--- Data section ---
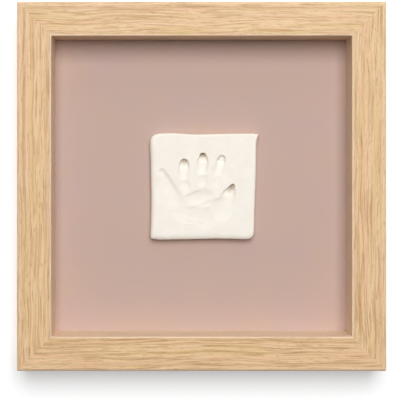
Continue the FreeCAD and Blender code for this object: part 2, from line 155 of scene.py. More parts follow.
def addPlane(name, size, location, rotation, material):
    bpy.ops.object.select_all(action="DESELECT")
    bpy.ops.mesh.primitive_plane_add(size=size, location=location, rotation=rotation)
    plane = bpy.context.object
    plane.name = name
    plane.data.materials.append(material)
    plane.visible_diffuse = False      # so that it throws no light back into the recess
    return plane


def makeWallMaterial():
    # White painted plaster, a touch brighter to the camera so that it is white where no shadow falls.
    # It is seen only from the front: from behind the frame it lets the view through.
    material, tree, shader, place = newMaterial("matt white wall paint", Base_Color=fromHex(stagePlan["wallColour"]),
                                                Roughness=0.9, Specular_IOR_Level=0.0)
    ray = addNode(tree, "ShaderNodeLightPath")
    glow = addNode(tree, "ShaderNodeMath", {0: ray.outputs["Is Camera Ray"], 1: stagePlan["wallGlow"]},
                   operation="MULTIPLY")
    white = addNode(tree, "ShaderNodeEmission", {"Color": (1, 1, 1, 1), "Strength": glow.outputs["Value"]})
    lit = addNode(tree, "ShaderNodeAddShader", {0: shader.outputs["BSDF"], 1: white.outputs["Emission"]})
    clear = addNode(tree, "ShaderNodeBsdfTransparent")
    geometry = addNode(tree, "ShaderNodeNewGeometry")
    mix = addNode(tree, "ShaderNodeMixShader", {0: geometry.outputs["Backfacing"], 1: lit.outputs["Shader"],
                                                2: clear.outputs["BSDF"]})
    tree.links.new(mix.outputs["Shader"], tree.nodes["Material Output"].inputs["Surface"])
    return material


def addStage():
    wall = addPlane("wall", stagePlan["stageSize"], (0, cadHigh[1] + stagePlan["wallGap"], middle.z),
                    (math.radians(90), 0, 0), makeWallMaterial())
    wall.visible_glossy = False
    wall.visible_transmission = False
    wall.visible_shadow = False
    floorMaterial = newMaterial("pale floor", Base_Color=fromHex(stagePlan["floorColour"]), Roughness=0.8)[0]
    addPlane("floor", stagePlan["stageSize"], (0, 0, -stagePlan["floorDrop"]), (0, 0, 0), floorMaterial)


lightPlan = {
    # soft boxes as (azimuth and elevation in degrees, distance, width and height in metres, watts)
    "front": (3, 19.0, 3.0, 1.75, 2.0, 84.0),
    "upper": (4, 62, 3.0, 2.6, 0.9, 6.0),
    "rear": (205, 30, 2.0, 1.6, 1.6, 34.0),
    # from beside and a little behind, so that the sides show and the front doesn't change
    "right": (106, 12, 2.5, 1.2, 1.2, 13.0),
    "left": (254, 12, 2.5, 1.2, 1.2, 13.0),
    "skyStrength": 0.17,
    "groundStrength": 0.03,
    "skyRise": (-0.4, 0.2),        # how far up a ray points where the ground's light ends and the sky's is full
}


def addSoftBox(name, azimuth, elevation, distance, width, height, watts):
    data = bpy.data.lights.new(name, "AREA")
    data.shape = "RECTANGLE"
    data.size = width
    data.size_y = height
    data.energy = watts
    light = bpy.data.objects.new(name, data)
    turn, lift = math.radians(azimuth), math.radians(elevation)
    level = distance * math.cos(lift)
    light.location = middle + Vector((level * math.sin(turn), -level * math.cos(turn), distance * math.sin(lift)))
    light.rotation_euler = (middle - light.location).to_track_quat("-Z", "Y").to_euler()
    bpy.context.scene.collection.objects.link(light)


def addSky():
    # faint light from every side above the floor, and white to the camera and in reflections
    world = bpy.data.worlds.new("studio")
    bpy.context.scene.world = world
    world.use_nodes = True
    tree = world.node_tree
    heading = addNode(tree, "ShaderNodeSeparateXYZ", {0: addNode(tree, "ShaderNodeTexCoord").outputs["Generated"]})
    lowest, highest = lightPlan["skyRise"]
    strength = addNode(tree, "ShaderNodeMapRange", {
        "Value": heading.outputs["Z"], "From Min": lowest, "From Max": highest,
        "To Min": lightPlan["groundStrength"], "To Max": lightPlan["skyStrength"]}, interpolation_type="SMOOTHSTEP")
    sky = tree.nodes["Background"]
    sky.inputs["Color"].default_value = (1, 1, 1, 1)
    tree.links.new(strength.outputs["Result"], sky.inputs["Strength"])
    white = addNode(tree, "ShaderNodeBackground", {"Color": (1, 1, 1, 1), "Strength": 1.0})
    ray = addNode(tree, "ShaderNodeLightPath")
    glossy = addNode(tree, "ShaderNodeMath", {0: ray.outputs["Is Camera Ray"], 1: ray.outputs["Is Glossy Ray"]},
                     operation="MAXIMUM")
    seen = addNode(tree, "ShaderNodeMath", {0: glossy.outputs["Value"], 1: ray.outputs["Is Transmission Ray"]},
                   operation="MAXIMUM")
    mix = addNode(tree, "ShaderNodeMixShader", {0: seen.outputs["Value"], 1: sky.outputs["Background"],
                                                2: white.outputs["Background"]})
    tree.links.new(mix.outputs["Shader"], tree.nodes["World Output"].inputs["Surface"])


addStage()
for box in ("front", "upper", "rear", "right", "left"):
    addSoftBox(box + " soft box", *lightPlan[box])
addSky()
bpy.context.scene.view_settings.view_transform = "Standard"
print("camera, stage and light ready")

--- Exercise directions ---
Return exactly the leading lines of the listing, stopping after the line in which "return plane" occurs.

--- Completed exercise ---
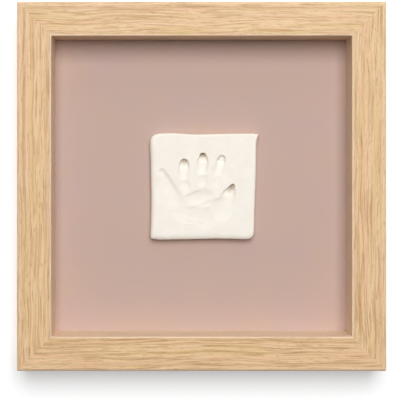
Continue the FreeCAD and Blender code for this object: part 2, from line 155 of scene.py. More parts follow.
def addPlane(name, size, location, rotation, material):
    bpy.ops.object.select_all(action="DESELECT")
    bpy.ops.mesh.primitive_plane_add(size=size, location=location, rotation=rotation)
    plane = bpy.context.object
    plane.name = name
    plane.data.materials.append(material)
    plane.visible_diffuse = False      # so that it throws no light back into the recess
    return plane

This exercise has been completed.